__WRITTEN INSTRUCTION__:
Copy out every line containing the word "mathutils".

__DATA EXCERPT__:
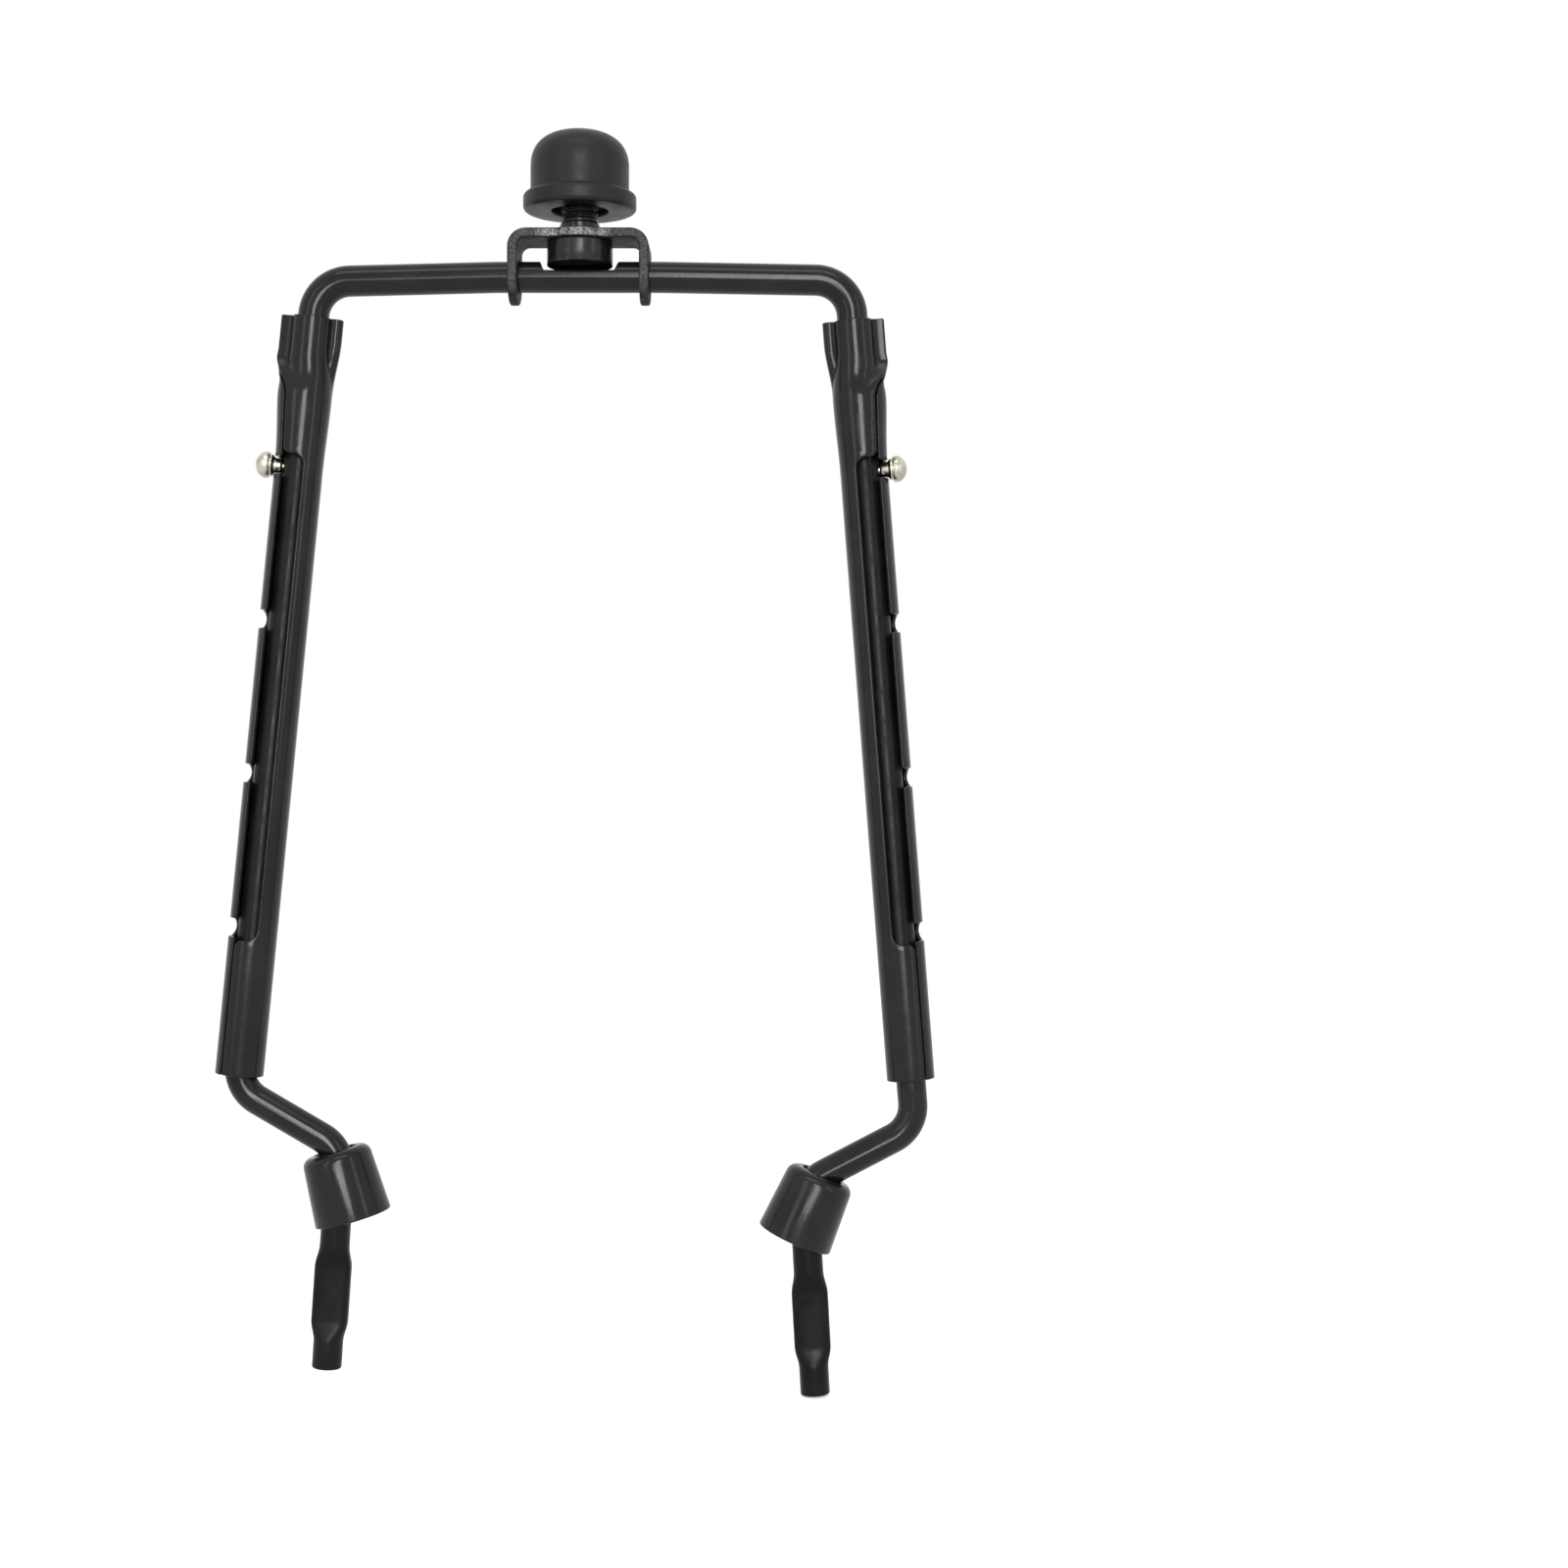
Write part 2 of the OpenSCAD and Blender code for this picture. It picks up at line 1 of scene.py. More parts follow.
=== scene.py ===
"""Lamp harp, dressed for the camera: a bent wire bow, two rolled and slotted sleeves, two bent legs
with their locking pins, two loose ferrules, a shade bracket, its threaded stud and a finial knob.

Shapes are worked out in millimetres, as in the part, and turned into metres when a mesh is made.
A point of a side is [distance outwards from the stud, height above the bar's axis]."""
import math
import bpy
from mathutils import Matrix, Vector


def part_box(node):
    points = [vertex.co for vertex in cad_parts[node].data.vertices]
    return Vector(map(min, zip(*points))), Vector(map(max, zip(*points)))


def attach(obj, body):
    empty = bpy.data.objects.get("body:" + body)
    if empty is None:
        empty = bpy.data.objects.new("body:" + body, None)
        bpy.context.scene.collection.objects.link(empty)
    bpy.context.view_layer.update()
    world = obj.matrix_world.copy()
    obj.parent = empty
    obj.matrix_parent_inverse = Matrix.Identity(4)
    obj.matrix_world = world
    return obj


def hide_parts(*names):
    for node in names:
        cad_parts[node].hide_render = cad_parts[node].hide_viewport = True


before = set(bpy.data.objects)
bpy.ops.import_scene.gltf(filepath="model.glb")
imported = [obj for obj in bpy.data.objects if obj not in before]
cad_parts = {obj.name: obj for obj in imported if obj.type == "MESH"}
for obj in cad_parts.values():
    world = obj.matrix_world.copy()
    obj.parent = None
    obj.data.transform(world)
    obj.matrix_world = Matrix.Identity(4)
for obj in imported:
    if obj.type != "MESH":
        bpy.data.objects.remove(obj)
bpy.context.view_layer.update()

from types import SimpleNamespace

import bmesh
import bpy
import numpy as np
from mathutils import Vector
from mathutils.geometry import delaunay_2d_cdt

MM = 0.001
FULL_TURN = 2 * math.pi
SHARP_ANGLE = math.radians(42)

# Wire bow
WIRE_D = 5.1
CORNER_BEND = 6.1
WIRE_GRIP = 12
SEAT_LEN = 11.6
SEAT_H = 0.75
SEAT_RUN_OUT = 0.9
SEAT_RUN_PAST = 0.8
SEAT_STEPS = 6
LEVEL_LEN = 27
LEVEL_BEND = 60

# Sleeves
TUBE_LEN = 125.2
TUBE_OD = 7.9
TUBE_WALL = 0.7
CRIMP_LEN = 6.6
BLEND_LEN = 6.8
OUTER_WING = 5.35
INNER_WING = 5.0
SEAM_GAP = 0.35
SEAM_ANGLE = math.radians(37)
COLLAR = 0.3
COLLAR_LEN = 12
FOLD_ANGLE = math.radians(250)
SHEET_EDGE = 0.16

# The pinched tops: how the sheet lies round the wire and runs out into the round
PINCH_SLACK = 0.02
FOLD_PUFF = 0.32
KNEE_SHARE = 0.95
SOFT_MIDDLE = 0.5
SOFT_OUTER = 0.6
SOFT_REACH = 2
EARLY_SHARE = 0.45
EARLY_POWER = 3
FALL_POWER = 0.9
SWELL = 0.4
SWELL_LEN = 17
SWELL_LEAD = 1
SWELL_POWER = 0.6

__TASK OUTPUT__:
from mathutils import Matrix, Vector
from mathutils import Vector
from mathutils.geometry import delaunay_2d_cdt